Summary. The manuscript introduces a gaze-regularized training framework for Vision-Language-Action (VLA) models in robotic manipulation. Aggregated human gaze heatmaps are converted to patch-level target distributions and used to regularize the transformer's attention maps via KL divergence, providing an inductive bias toward human-like visual patterns. The approach requires no architectural changes or inference overhead and is claimed to yield 4-12% performance gains on manipulation benchmarks, faster convergence to equivalent performance, robustness under lighting variations and sensor noise, and more interpretable attention maps, all while applying to existing datasets without new eye-tracking hardware.

Significance. If the results hold under rigorous evaluation, the work is significant for offering a lightweight, deployment-efficient mechanism to inject human perceptual priors into existing VLA architectures. This could accelerate learning in fine-grained manipulation tasks and improve system interpretability without hardware or runtime costs, representing a practical advance in leveraging human data for robot vision-language-action models.

major comments (2)
  1. [Experiments] Experiments section: the central claim of 4-12% improvements and faster convergence is presented without baselines, number of runs, statistical tests, or error bars, rendering the performance gains unverifiable and load-bearing for the paper's contribution.
  2. [Method and Experiments] Method and Experiments sections: the assumption that human gaze distributions are reliably closer to task-optimal attention than unregularized model attention is not tested on tasks where they diverge (e.g., gripper kinematics, force feedback regions, or occluded contacts); this distributional mismatch risk directly undermines the claimed generality of the inductive bias and robustness results.
minor comments (2)
  1. [Abstract and Method] The abstract and method description introduce 'patch-level distributions' and KL regularization without an early equation or notation table, which would improve clarity for readers.
  2. [Figures] Figure captions for attention visualizations should explicitly state the dataset, task, and comparison conditions to allow direct interpretation of the 'mirroring human strategies' claim.

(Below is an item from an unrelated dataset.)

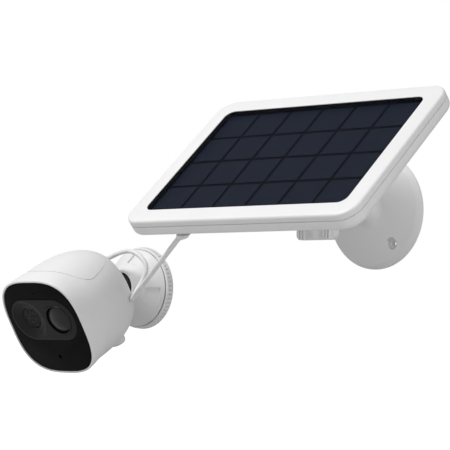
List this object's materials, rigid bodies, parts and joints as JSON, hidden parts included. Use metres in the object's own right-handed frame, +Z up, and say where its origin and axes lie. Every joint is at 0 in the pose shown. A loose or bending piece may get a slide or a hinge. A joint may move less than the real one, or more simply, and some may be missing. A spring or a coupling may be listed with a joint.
{
  "type": "security camera with solar panel",
  "caption": "Battery security camera on a ball mount, with a black sensor face and lifting top cover, fed by a cable from a solar panel on its own adjustable wall bracket.",
  "frame": {"origin": "centre of the back face of the camera mount's wall plate, on the wall", "axes": "+Z up; the wall is the plane Y = 0 and everything stands out from it towards -Y; +X runs from the camera to the panel's bracket"},
  "size_m": [0.3503, 0.1493, 0.1877],
  "materials": {
    "white_case": "fine matt texture",
    "panel_white": "smooth matt",
    "black_face": "satin",
    "gloss_black": "gloss",
    "dark_dome": "satin, dark",
    "clear_glass": "polished",
    "cell_blue": "smooth, dark blue",
    "black_rubber": "matt",
    "steel": "plated",
    "brass": "turned",
    "circuit_board": "coated",
    "cell_wrap": "shrink sleeve",
    "cable_white": "smooth"
  },
  "bodies": {
    "wall": {"wall_plate": "white_case", "wall_screw_upper": "steel", "wall_screw_lower": "steel", "bracket_base": "white_case", "cable": "cable_white"},
    "collar": {"locking_collar": "white_case"},
    "camera_seat": {"ball_friction_cup": "black_rubber"},
    "camera_stud": {"ball_stud": "black_rubber", "stud_lock_nut": "steel"},
    "camera": {"housing": "white_case", "stud_insert": "brass", "tripod_insert": "brass", "face_plate": "black_face", "sensor_bezel": "gloss_black", "lens_window": "clear_glass", "lens_barrel": "black_face", "front_lens": "clear_glass", "rear_lens": "clear_glass", "pir_ring": "gloss_black", "pir_dome": "dark_dome", "pir_sensor": "steel", "light_sensor": "clear_glass", "microphone": "steel", "image_sensor": "clear_glass", "sensor_board": "circuit_board", "battery_cell_upper": "cell_wrap", "battery_cell_lower": "cell_wrap", "battery_tray": "black_face", "main_board": "circuit_board", "speaker": "black_face", "cover_deck": "white_case", "service_socket": "steel", "cable_plug": "black_rubber", "plug_boot": "cable_white"},
    "cover": {"top_cover": "white_case"},
    "button": {"reset_button": "black_rubber"},
    "knob": {"wing_knob": "white_case", "knob_screw": "steel"},
    "panel_seat": {"panel_friction_cup": "black_rubber"},
    "panel_stud": {"panel_ball_stud": "steel"},
    "panel": {"back_shell": "panel_white", "front_frame": "panel_white", "solar_cells": "cell_blue", "panel_glass": "clear_glass", "charge_board": "circuit_board", "cable_gland": "cable_white", "panel_insert": "brass"}
  },
  "joints": [
    {"name": "collar_twist", "type": "hinge", "parent": "wall", "child": "collar", "pos_m": [0, 0, 0], "axis": [0, 1, 0], "range_deg": [0, 90]},
    {"name": "mount_swivel", "type": "hinge", "parent": "wall", "child": "camera_seat", "pos_m": [0, -0.016, 0], "axis": [0, 1, 0], "range_deg": [-30, 30], "deforming": ["cable"]},
    {"name": "mount_tilt", "type": "hinge", "parent": "camera_seat", "child": "camera_stud", "pos_m": [0, -0.016, 0], "axis": [1, 0, 0], "range_deg": [-35, 2], "deforming": ["cable"]},
    {"name": "camera_turn", "type": "hinge", "parent": "camera_stud", "child": "camera", "pos_m": [0, -0.016, 0], "axis": [0, -0.8572, -0.515], "range_deg": [-20, 20], "deforming": ["cable"]},
    {"name": "cover_hinge", "type": "hinge", "parent": "camera", "child": "cover", "pos_m": [0, -0.10747, 0.01107], "axis": [1, 0, 0], "range_deg": [0, 50]},
    {"name": "reset_press", "type": "slide", "parent": "camera", "child": "button", "axis": [0, 0.515, -0.8572], "range_m": [0, 0.0008], "stiffness_N_per_m": 400, "springref_m": -0.001},
    {"name": "knob_turn", "type": "hinge", "parent": "wall", "child": "knob", "pos_m": [0.2167, -0.063, 0.0337], "axis": [0, 0, 1], "range_deg": [0, 90]},
    {"name": "panel_swivel", "type": "hinge", "parent": "wall", "child": "panel_seat", "pos_m": [0.2167, -0.0708, 0.0507], "axis": [0, 0, 1], "range_deg": [-12, 12], "deforming": ["cable"]},
    {"name": "panel_tilt", "type": "hinge", "parent": "panel_seat", "child": "panel_stud", "pos_m": [0.2167, -0.0708, 0.0507], "axis": [1, 0, 0], "range_deg": [-8, 25], "deforming": ["cable"]},
    {"name": "panel_turn", "type": "hinge", "parent": "panel_stud", "child": "panel", "pos_m": [0.2167, -0.0708, 0.0507], "axis": [0, -0.6468, 0.7627], "range_deg": [-6, 6], "deforming": ["cable"]}
  ]
}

Simulated Author's Rebuttal

2 responses · 0 unresolved

We thank the referee for the constructive feedback on our manuscript. We address each major comment point by point below, indicating planned revisions where appropriate.

read point-by-point responses
  1. Referee: [Experiments] Experiments section: the central claim of 4-12% improvements and faster convergence is presented without baselines, number of runs, statistical tests, or error bars, rendering the performance gains unverifiable and load-bearing for the paper's contribution.

    Authors: We agree that the current presentation of results lacks sufficient statistical detail to fully verify the claims. In the revised manuscript, we will expand the Experiments section to report performance averaged over at least five independent training runs with different random seeds, include error bars showing standard deviation, explicitly list all baselines (including the unregularized VLA model), and apply statistical significance tests (e.g., paired t-tests) to support the reported 4-12% gains and faster convergence. These additions will make the empirical claims verifiable and robust. revision: yes

  2. Referee: [Method and Experiments] Method and Experiments sections: the assumption that human gaze distributions are reliably closer to task-optimal attention than unregularized model attention is not tested on tasks where they diverge (e.g., gripper kinematics, force feedback regions, or occluded contacts); this distributional mismatch risk directly undermines the claimed generality of the inductive bias and robustness results.

    Authors: This point highlights a valid limitation in the scope of our current evaluation. Our experiments are conducted on standard manipulation benchmarks from existing gaze-annotated datasets, where human gaze provides a demonstrably useful prior. We do not claim gaze is universally optimal across all possible robotic scenarios. In revision, we will add an explicit discussion of this assumption, acknowledge potential mismatches in tasks dominated by non-visual cues (such as force feedback or occluded contacts), and outline future work to validate on such cases. If feasible with available data, we will include supplementary analysis or proxy experiments to probe these edge cases. revision: partial

Circularity Check

0 steps flagged

No circularity detected in derivation chain

full rationale

The paper introduces an additive regularization framework that converts external human gaze heatmaps into patch-level targets and applies KL divergence to transformer attention maps within existing VLA architectures. No equations, parameters, or central claims reduce by construction to fitted inputs from the same paper or self-citations. Performance gains (4-12%) and robustness claims are presented as empirical outcomes of this independent inductive bias rather than tautological redefinitions or renamings of prior results. The derivation chain remains self-contained against external benchmarks.

Axiom & Free-Parameter Ledger

0 free parameters · 1 axioms · 0 invented entities

The central claim rests on the domain assumption that human gaze encodes useful task-relevant patterns for robotic perception; no free parameters or invented entities are introduced in the abstract.

axioms (1)
  • domain assumption Human gaze naturally encodes intent, planning, and execution patterns as a supervisory signal for robot perception.
    Directly stated in the abstract as the foundation for the regularization approach.